In the early half of the decade, the global smartphone scene was mostly a competition between Apple and Samsung. However, over the years, Chinese smartphones have entered the game offering high-quality products at affordable prices.
Brands like Oppo and Vivo offer premium phones at budget prices, which revealed to be a successful strategy, especially in rural China. However, the Chinese smartphone market saturated soon. According to research by Kantar Worldpanel, the top-five Chinese smartphones’ brands now hold the Dragon’s share of 91% of the market.
Therefore, the market saturation forced these players to apply a similar strategy beyond the country’s borders to the closest neighbor: Southeast Asia, which represents the world’s third most populous region and the sixth-largest economy.

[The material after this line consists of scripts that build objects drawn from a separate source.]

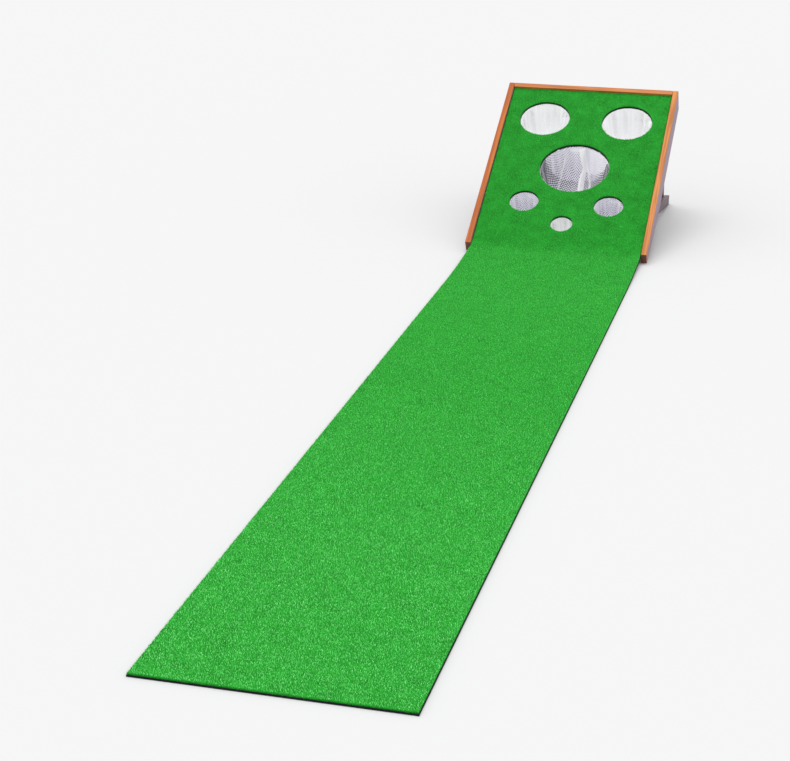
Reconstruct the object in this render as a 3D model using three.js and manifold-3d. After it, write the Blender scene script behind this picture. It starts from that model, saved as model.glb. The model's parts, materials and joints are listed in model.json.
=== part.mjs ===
// Practice putting mat: a long turf runway that runs up an inclined, wood-framed target board
// with six netted holes, held up by a folding stand of two legs and two floor stays.
// Millimetres, +Z up. X is across the mat, +Y runs from the player towards the board.
// The origin is on the floor, under the middle of the mat's overall length.

import * as THREE from 'three';
import { mergeVertices } from 'three/addons/utils/BufferGeometryUtils.js';
import Module from 'manifold-3d';

// ---------------------------------------------------------------- driving dimensions

const MAT_WIDTH = 450;
const FLOOR_RUN = 2368;               // near edge to the foot of the board
const OVERALL_LENGTH = 3007;          // near edge to the rear ends of the stays
const BOARD_SLOPE = 29.5 * Math.PI / 180;
const BOARD_RUN = 632;                // turfed length of the board, along its slope

const BACKING = 3;                    // rubber backing under the pile
const PILE = 5;
const TURF = BACKING + PILE;
const GAP = 0.3;                      // between touching pieces
const EASE = 1;                       // eased edges of the wood

const RAMP_RUN = 300;                 // length over which the turf lifts towards the board
const BEND_CLEARANCE = 18;            // open bend between runway and board
const RAMP_STEPS = 12;

const FRAME_THICK = 15;
const FRAME_PROUD = 4;                // frame edge stands above the turf
const HEEL_DEPTH = 26;                // depth of a side board below the turf at its heel
const SIDE_DEPTH = 61;                // and from the end of its taper to the top
const TAPER_RUN = 190;
const RAIL_DEPTH = 20;

const PANEL_TOP = -TURF - GAP;
const PANEL_THICK = 5.7;
const PANEL_UNDER = PANEL_TOP - PANEL_THICK;

const HOLES = [
  { name: 'top_left', x: -115, up: 511, radius: 70, hang: 80 },
  { name: 'top_right', x: 115, up: 511, radius: 70, hang: 80 },
  { name: 'centre', x: 0, up: 317, radius: 95, hang: 95 },
  { name: 'lower_left', x: -114, up: 177, radius: 40, hang: 50 },
  { name: 'lower_right', x: 114, up: 177, radius: 40, hang: 50 },
  { name: 'bottom', x: 0, up: 100, radius: 30, hang: 30 },
];

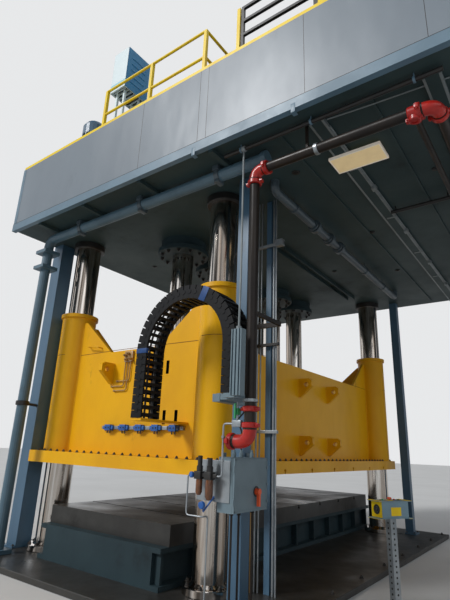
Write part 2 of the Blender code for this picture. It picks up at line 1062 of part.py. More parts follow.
def make_main_pipe(blue):
    """The pressure line: up from the foundation plate and along under the crown."""
    line = pipe(
        "pressure_pipe",
        [
            (main_pipe_x, main_pipe_y, plate_top + seat_gap),
            (main_pipe_x, main_pipe_y, main_pipe_z),
            (main_pipe_end, main_pipe_y, main_pipe_z),
        ],
        main_pipe_radius,
        main_pipe_bend,
        16,
        blue,
    )
    half = pipe_flange / 2
    flanges = []
    for level in pipe_flange_levels:
        flanges.append(
            block(
                f"pipe_flange_{level}",
                (main_pipe_x - half, main_pipe_y - half, level),
                (main_pipe_x + half, main_pipe_y + half, level + pipe_flange_thickness),
            )
        )
    flanges.append(
        block(
            "pipe_foot",
            (main_pipe_x - half, main_pipe_y - half, plate_top + seat_gap),
            (main_pipe_x + half, main_pipe_y + half, plate_top + pipe_flange_thickness),
        )
    )
    for index, x in enumerate((-0.9, 0.6, 2.1)):
        flanges.append(
            block(
                f"pipe_hanger_{index}",
                (x - 0.03, main_pipe_y - 0.06, main_pipe_z),
                (x + 0.03, main_pipe_y + 0.06, crown_bottom - seat_gap),
            )
        )
    flanges.append(
        rod("pipe_end_cap", (main_pipe_end - 0.05, main_pipe_y, main_pipe_z), 0.10, 0.07, 16, "X")
    )
    join(line, flanges)


def make_return_pipe(blue):
    top = crown_bottom - seat_gap
    line = pipe(
        "return_pipe",
        [
            (return_pipe_x, return_pipe_start, top),
            (return_pipe_x, return_pipe_start, return_pipe_z),
            (return_pipe_x, return_pipe_stop, return_pipe_z),
            (return_pipe_x, return_pipe_stop, top),
        ],
        return_pipe_radius,
        0.09,
        12,
        blue,
    )
    rings = []
    for y in return_couplings:
        rings.append(
            rod(f"coupling_{y}", (return_pipe_x, y, return_pipe_z), return_coupling_radius, 0.06, 12, "Y")
        )
    join(line, rings)


def make_water_pipe(dark):
    """A riser beside the near post, a run under the deck and two branches to the rear."""
    y = water_pipe_y
    z = water_pipe_z
    bend = water_pipe_bend
    line = pipe(
        "water_pipe",
        [
            (riser_outlet_x, y, riser_bottom),
            (riser_x, y, riser_bottom),
            (riser_x, y, z),
            (water_pipe_end, y, z),
            (water_pipe_end, water_branch_end, z),
        ],
        water_pipe_radius,
        bend,
        12,
        dark,
    )
    rings = []
    for index, (place_at, axis) in enumerate(
        (
            ((riser_outlet_x, y, riser_bottom), "X"),
            ((riser_x, y, riser_bottom + bend), "Z"),
            ((riser_x, y, z - bend - coupling_length), "Z"),
            ((riser_x + bend, y, z), "X"),
            ((water_pipe_end - bend - coupling_length, y, z), "X"),
            ((water_pipe_end, y + bend, z), "Y"),
            ((water_pipe_end, water_branch_end - coupling_length / 2, z), "Y"),
        )
    ):
        rings.append(rod(f"pipe_coupling_{index}", place_at, coupling_radius, coupling_length, 12, axis))
    tee_start = (water_tee_x - water_tee_length / 2, y, z)
    reach = water_branch_end - y
    rings.append(rod("pipe_tee", tee_start, water_tee_radius, water_tee_length, 12, "X"))
    rings.append(rod("tee_neck", (water_tee_x, y, z), water_tee_radius * 0.8, 0.10, 12, "Y"))
    rings.append(rod("tee_branch", (water_tee_x, y, z), water_branch_radius, reach, 10, "Y"))
    half = hanger_side / 2
    spots = [(water_hanger_x, y, crown_bottom)]
    for branch_y in water_hangers_y:
        spots.append((water_tee_x, branch_y, crown_bottom))
        spots.append((water_pipe_end, branch_y, crown_bottom - soffit_bar_depth))
    for index, (x, hanger_y, under) in enumerate(spots):
        rings.append(
            block(
                f"pipe_hanger_{index}",
                (x - half, hanger_y - half, z),
                (x + half, hanger_y + half, under - seat_gap),
            )
        )
    post_face = right_post_x + right_post_side / 2 + seat_gap
    top = riser_clip_z + riser_clip_height
    rings.append(
        block(
            "riser_clip",
            (post_face, -right_post_y - half, riser_clip_z),
            (riser_x + half, -right_post_y + half, top),
        )
    )
    rings.append(
        block(
            "riser_arm",
            (riser_x - half, y, riser_clip_z + 0.005),
            (riser_x + half, -right_post_y, top - 0.005),
        )
    )
    join(line, rings)


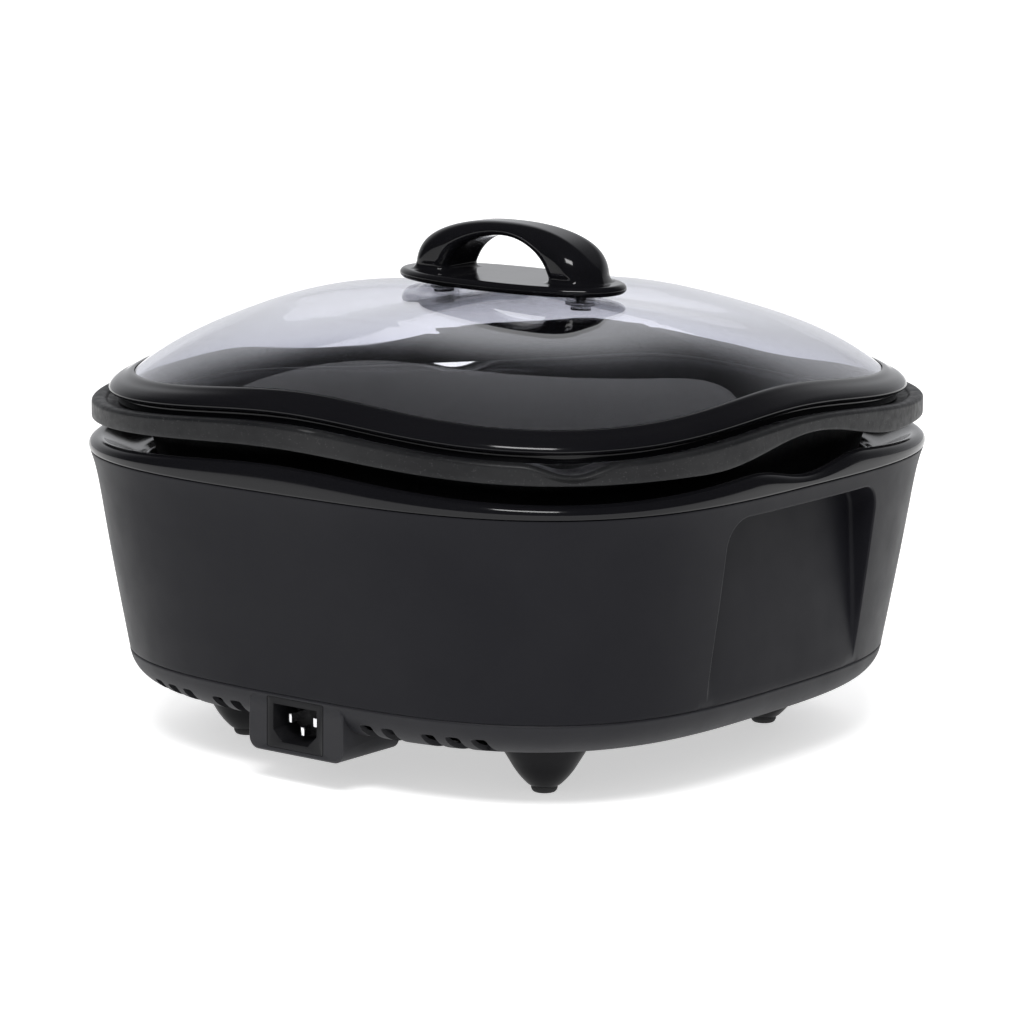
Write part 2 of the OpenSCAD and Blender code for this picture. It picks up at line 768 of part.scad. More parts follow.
module plate_screws() {
    color([0.55, 0.55, 0.57])
    at_corners(standoff_place, standoff_place) translate([0, 0, liner_floor_z - 2.2]) {
        rod(3.8, 2.2);
        rod(2, 12);
    }
}

// ---- Temperature probe ----

probe_stem_r = 3;               // radius of the probe's stem
probe_play = 0.06;              // running clearance of the stem
probe_floor_z = 42;             // underside of the probe's housing
cap_low_z = 60.2;               // underside of the cap's disc

module probe_housing() {
    color([0.85, 0.83, 0.78])
    difference() {
        union() {
            translate([0, 0, probe_floor_z]) rod(9.5, 14);
            translate([0, 0, liner_floor_z - 1.8]) rod(16, 1.8);
        }
        translate([0, 0, probe_floor_z + 2]) rod(7.5, 15);
        translate([0, 0, probe_floor_z - 1]) rod(probe_stem_r + probe_play, 5);
    }
}

module probe_cap() {
    color([0.8, 0.8, 0.82])
    difference() {
        union() {
            translate([0, 0, 56]) rod(12, pot_floor_z - 0.3 - 56);
            translate([0, 0, terminal_low_z]) rod(probe_stem_r, 20);
        }
        translate([0, 0, 55]) difference() {
            rod(10.6, cap_low_z - 55);
            rod(probe_stem_r, 10);
        }
    }
}

module probe_spring() {
    turns = 5;
    steps = 12;
    wire_r = 0.6;
    low_z = probe_floor_z + 2 + wire_r;
    rise = cap_low_z - wire_r - low_z;
    color([0.7, 0.7, 0.72])
    swept_tube(
        [for (k = [0:turns * steps]) let (a = 360 * k / steps)
            [5.3 * cos(a), 5.3 * sin(a), low_z + rise * k / (turns * steps)]],
        wire_r, 6, [0, 0, 1]
    );
}

module thermal_fuse() {
    color([0.75, 0.7, 0.55])
    translate([40, 20, 48.7]) rotate([0, 90, 0]) {
        rod(1.8, 12);
        translate([0, 0, -8]) rod(0.6, 28);
    }
}

// ---- Power electronics ----

board_place = [-62, 45];        // centre of the power board
board_size = [80, 70];
board_holes = [36, 31];         // places of its posts, from its centre
board_top_z = board_z + board_thickness;

module on_board(x, y) {
    translate([board_place[0] + x, board_place[1] + y, board_top_z]) children();
}

module power_board() {
    color([0.1, 0.3, 0.16])
    difference() {
        translate([board_place[0] - board_size[0] / 2, board_place[1] - board_size[1] / 2, board_z])
            cube([board_size[0], board_size[1], board_thickness]);
        translate([board_place[0], board_place[1], board_z - 1])
            at_corners(board_holes[0], board_holes[1]) rod(1.6, 5);
    }
}

module relay() {
    color([0.1, 0.25, 0.55])
    on_board(-18, 15) translate([-9.5, -7.8, 0]) cube([19, 15.6, 12.5]);
}

module transformer() {
    color([0.75, 0.62, 0.2])
    on_board(14, -12) {
        translate([-15, -9, 1.5]) cube([30, 18, 10]);
        translate([-10, -12, 0]) cube([20, 24, 13]);
    }
}

module capacitor() {
    color([0.12, 0.12, 0.14])
    on_board(-20, -14) translate([-8, 0, 5]) rotate([0, 90, 0]) rod(5, 16);
}

// Push-in posts that hold the power board above the base.
module board_posts() {
    color([0.85, 0.85, 0.82])
    translate([board_place[0], board_place[1], 0]) at_corners(board_holes[0], board_holes[1]) {
        translate([0, 0, floor_z + wall]) rod(3, board_z - floor_z - wall);
        translate([0, 0, board_z - 0.5]) rod(1.5, board_thickness + 0.6);
        translate([0, 0, board_top_z]) rod(2.4, 1.4);
    }
}

// ---- Control panel ----

panel_boss = [62, 21.5];        // places of the control board's screws
face_proud = 0.6;               // how far the fascia stands out of the body
face_heights = [panel_z - 34, panel_z - 12, panel_z + 12, panel_z + 34];

// The part of a shell that follows the body's front, between two offsets from its outer face.
module front_skin(inner, outer) {
    hoop(concat(
        [for (z = face_heights) body_ring(z, outer)],
        [for (k = [len(face_heights) - 1:-1:0]) body_ring(face_heights[k], inner)]
    ));
}

module at_switches() {
    for (c = [0, 1], r = [0, 1]) translate([switch_columns[c], switch_rows[r], 0]) children();
}

module front_fascia() {
    color([0.03, 0.03, 0.035])
    difference() {
        union() {
            intersection() {
                front_skin(face_proud - wall, face_proud);
                panel_window(0);
            }
            on_panel() at_corners(panel_boss[0], panel_boss[1])
                translate([0, 0, -control_board_depth]) rod(3, control_board_depth - 4);
        }
        through_panel() {
            translate(display_place) rounded_rect(display_size[0] + 0.4, display_size[1] + 0.4, 3);
            circle(4, $fn = round_fn);
            at_switches() circle(button_r + 0.3, $fn = round_fn);
            for (x = lens_places) translate([x, lens_row]) circle(1.3, $fn = round_fn);
        }
        on_panel() at_corners(panel_boss[0], panel_boss[1])
            translate([0, 0, -control_board_depth - 1]) rod(1.25, 8);
    }
}

module display_window() {
    color([0.1, 0.1, 0.12, 0.6])
    intersection() {
        front_skin(face_proud - 1.8, face_proud);
        through_panel() translate(display_place) rounded_rect(display_size[0], display_size[1], 2.8);
    }
}

module display_module() {
    color([0.25, 0.26, 0.24])
    on_panel() translate([display_place[0], display_place[1], (-control_board_depth - 6.6) / 2])
        cube([display_size[0] + 3, display_size[1] + 3, control_board_depth - 6.6], center = true);
}

module control_board() {
    color([0.1, 0.3, 0.16])
    on_panel() difference() {
        translate([0, 0, -control_board_depth - board_thickness / 2])
            cube([140, 52, board_thickness], center = true);
        at_corners(panel_boss[0], panel_boss[1])
            translate([0, 0, -control_board_depth - 3]) rod(1.35, 6);
    }
}

switch_top = -10.2;             // top of the tact switches, behind the panel's face

module tact_switches() {
    color([0.15, 0.15, 0.16])
    on_panel() at_switches() {
        translate([0, 0, (switch_top - 0.8 - control_board_depth) / 2])
            cube([6, 6, control_board_depth + switch_top - 0.8], center = true);
        translate([0, 0, switch_top - 1]) rod(1.75, 1);
    }
}

dial_shaft_r = 3;               // radius of the dial's shaft
shaft_play = 0.05;              // running clearance of the shaft

module dial_encoder() {
    color([0.5, 0.5, 0.52])
    on_panel() difference() {
        union() {
            translate([0, 0, (-8 - control_board_depth) / 2])
                cube([13, 13, control_board_depth - 8], center = true);
            translate([0, 0, -8.5]) rod(3.7, 7.5);
        }
        translate([0, 0, -12]) rod(dial_shaft_r + shaft_play, 15);
    }
}

dial_low = 0.8;                 // underside of the dial, in front of the panel's centre
dial_high = 6;                  // face of the dial

module control_dial() {
    color([0.6, 0.61, 0.63])
    on_panel() {
        difference() {
            rotate_extrude($fn = 96)
            polygon([
                [0, dial_low], [dial_r - 0.4, dial_low], [dial_r, dial_low + 0.5],
                [dial_r - 0.6, dial_high - 0.8], [dial_r - 1.4, dial_high], [dial_r - 3, dial_high],
                [dial_r - 3.6, dial_high - 0.5], [0, dial_high - 0.5]
            ]);
            // A pointer mark near the rim.
            translate([0, dial_r - 6, dial_high]) cube([1.4, 4, 2.2], center = true);
        }
        translate([0, 0, -11]) rod(dial_shaft_r, 12);
    }
}

// A push button at a column and a row of the panel.
module push_button(column, row) {
    color([0.6, 0.61, 0.63])
    on_panel() translate([switch_columns[column], switch_rows[row], 0]) {
        top = 1.3 - column_sink[column];
        translate([0, 0, -5]) rod(button_r, top + 4.6);
        translate([0, 0, -5]) rod(button_r - 0.4, top + 5);
        translate([0, 0, -6.4]) rod(button_r + 1.3, 1.4);
        translate([0, 0, -9]) rod(2, 3);
    }
}

module menu_button() { push_button(0, 1); }
module temperature_button() { push_button(1, 1); }
module timer_button() { push_button(0, 0); }
module start_button() { push_button(1, 0); }

module indicator_lenses() {
    color([0.9, 0.35, 0.1])
    on_panel() for (x = lens_places) translate([x, lens_row, -3]) rod(1.2, 3.6);
}

module panel_screws() {
    color([0.55, 0.55, 0.57])
    on_panel() at_corners(panel_boss[0], panel_boss[1])
        translate([0, 0, -control_board_depth - board_thickness - 1.6]) {
            rod(2.6, 1.6);
            rod(1.2, 9);
        }
}

// ---- Wiring ----

module mains_leads() {
    color([0.45, 0.3, 0.15])
    for (side = [-1, 1])
        lead([side * 7, 124.55, inlet_z + 1.6], [0, -18, 4],
            [-44 + side * 5, 70, board_top_z + 1.7], [0, -14, -0.5], 1.5);
}

module element_leads() {
    color([0.85, 0.85, 0.8])
    for (side = [-1, 1])
        lead([-62 + side * 8, 15, board_top_z + 1.8], [0, -16, 0.5],
            [terminals[side > 0 ? 1 : 0][0], terminals[0][1], terminal_low_z - 0.1], [0, 0, 6], 1.5);
}

module control_cable() {
    color([0.7, 0.7, 0.72])
    lead([-84, 18, board_top_z + 2.2], [0, -80, 1], [-45, -139.1, 58.2], [0, 0, 28], 1.8);
}

lid_glass();
lid_rim();
lid_handle();
handle_gaskets();
handle_washers();
handle_screws();
cooking_pot();
bezel_ring();
body_shell();
base_shell();
base_screws();
foot_front_left();
foot_front_right();
foot_rear_left();
foot_rear_right();
pad_front_left();
pad_front_right();
pad_rear_left();
pad_rear_right();
inlet_socket();
inlet_blades();
inner_liner();
heat_shield();
heating_plate();
heating_element();
plate_standoffs();
plate_screws();
probe_housing();
probe_cap();
probe_spring();
thermal_fuse();
power_board();
relay();
transformer();
capacitor();
board_posts();
front_fascia();
display_window();
display_module();
control_board();
tact_switches();
dial_encoder();
control_dial();
menu_button();
temperature_button();
timer_button();
start_button();
indicator_lenses();
panel_screws();
mains_leads();
element_leads();
control_cable();
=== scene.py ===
"""Looks of the slow cooker: smooth shells in place of the faceted CAD ones, finishes, light and camera."""

import json
import math

import bmesh
import bpy
import numpy as np
from mathutils import Matrix, Vector
from mathutils.geometry import delaunay_2d_cdt


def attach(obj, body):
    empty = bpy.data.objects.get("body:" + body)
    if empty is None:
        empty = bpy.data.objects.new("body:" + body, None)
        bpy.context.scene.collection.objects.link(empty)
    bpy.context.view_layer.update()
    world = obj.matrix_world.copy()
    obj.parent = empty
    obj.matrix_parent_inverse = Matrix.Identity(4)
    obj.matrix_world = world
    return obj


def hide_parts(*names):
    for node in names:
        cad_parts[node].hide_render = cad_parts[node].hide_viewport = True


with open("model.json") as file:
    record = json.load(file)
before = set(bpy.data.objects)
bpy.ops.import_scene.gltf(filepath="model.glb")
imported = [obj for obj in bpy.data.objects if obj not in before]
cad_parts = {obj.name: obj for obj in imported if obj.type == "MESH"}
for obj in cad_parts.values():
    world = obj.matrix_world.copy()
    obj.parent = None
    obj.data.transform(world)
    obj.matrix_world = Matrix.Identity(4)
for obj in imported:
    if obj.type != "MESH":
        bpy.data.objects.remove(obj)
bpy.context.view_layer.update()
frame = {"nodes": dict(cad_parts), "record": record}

MM = 0.001

# ---------------------------------------------------------------- dimensions, in millimetres

SQUARENESS = 3.27               # power of the outlines of the pot, the lid and the body's top
STRETCH = 3.0                   # by how much an outline's half depth is more than its half width
LOW_SQUARENESS = 3.12           # the same two at the body's lower seam
LOW_STRETCH = 1.2
TOP_SEAM = 131.0
LOW_SEAM = 41.0
BODY_HALF = 163.0
BODY_TAPER = 12.8               # how far the wall draws in from the top seam to the lower one
FLARE = 1.1                     # how much faster it does so just below the top seam
FLARE_REACH = 0.15
WALL = 2.5

WAVE_RISE = 3.2                 # the rim's wave, up and down
SPOUT_DEPTH = 4.7
SPOUTS = (math.radians(135), math.radians(315))
SPOUT_SPAN = math.radians(7)
SKIRT_FOLLOW = 0.8              # share of the rim's wave that the foot of the pot's skirt follows
FINGER_SPAN = 72.0              # half length of the hollow for fingers under the pot's rim
FINGER_LIFT = 8.8

DOME_TOP = 201.3
DOME_DROP = 32.3                # how far the glass falls from its middle to its edge
DOME_BLEND = 0.53               # share of that fall which comes late, with the power below
DOME_POWER = 6.5
DOME_ROUND = 2.4                # power of the outline at the middle of the glass
DOME_WAVE = 3.6
GLASS_HALF = 145.6
GLASS = 4.0
LID_FOOT = 156.2

BEZEL_WAVE = 2.9
SCOOP_SPAN = 44.0
SCOOP_DEPTH = 6.5
LINER_TOP = 127.0

RECESS_HALF = 57.0
RECESS_TOP = 123.5
RECESS_CORNER = 12.0
RECESS_FLOOR = (150.6, 146.0)   # how far the recess's floor stands out at its foot and at its top
RECESS_EDGE = 0.9
RECESS_FOOT = 2.2

PANEL_Z = 82.0
PANEL_TILT = math.radians(9.2)
PANEL_SIZE = (150.6, 58.6)
PANEL_CORNER = 6.0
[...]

SEA actually looks like a younger modern PRC. The technological environment is still immature but it represents a blank canvas the Chinese companies could target easily as more than 25 million people out of 640 million are ethnically Chinese, therefore more receptive to the Dragon’s influence.
In addition to a large portion of the population already familiar with the services the Chinese companies offer, the Southeastern region is also home to an emerging tech-savvy middle-class, just like China.
The neighbor is not too much underdeveloped but it is not overdeveloped, either. It shares with China the same digital evolution and here, right in the local digital economy, the Dragon’s investment is building a sort of “Digital Silk Road” driven by its national tech champions.
Therefore, in the SEA market, the Middle Kingdom found its natural partner and in the meantime, Chinese smartphones found here their natural customers.
As long as PRC smartphone manufacturers reached proper know-how and awareness, their success in the southern neighbor was about to boom. Samsung is supported by a long history in mobile devices, but the Dragon share with the region a common history of digital development, to which the Chinese companies know how to talk.
In the Eastern side of the globe, Apple era has gone. It is time for Huawei, Xiaomi, Oppo, and Vivo to take actions, starting from leading the neighboring markets to reach worldwide recognition.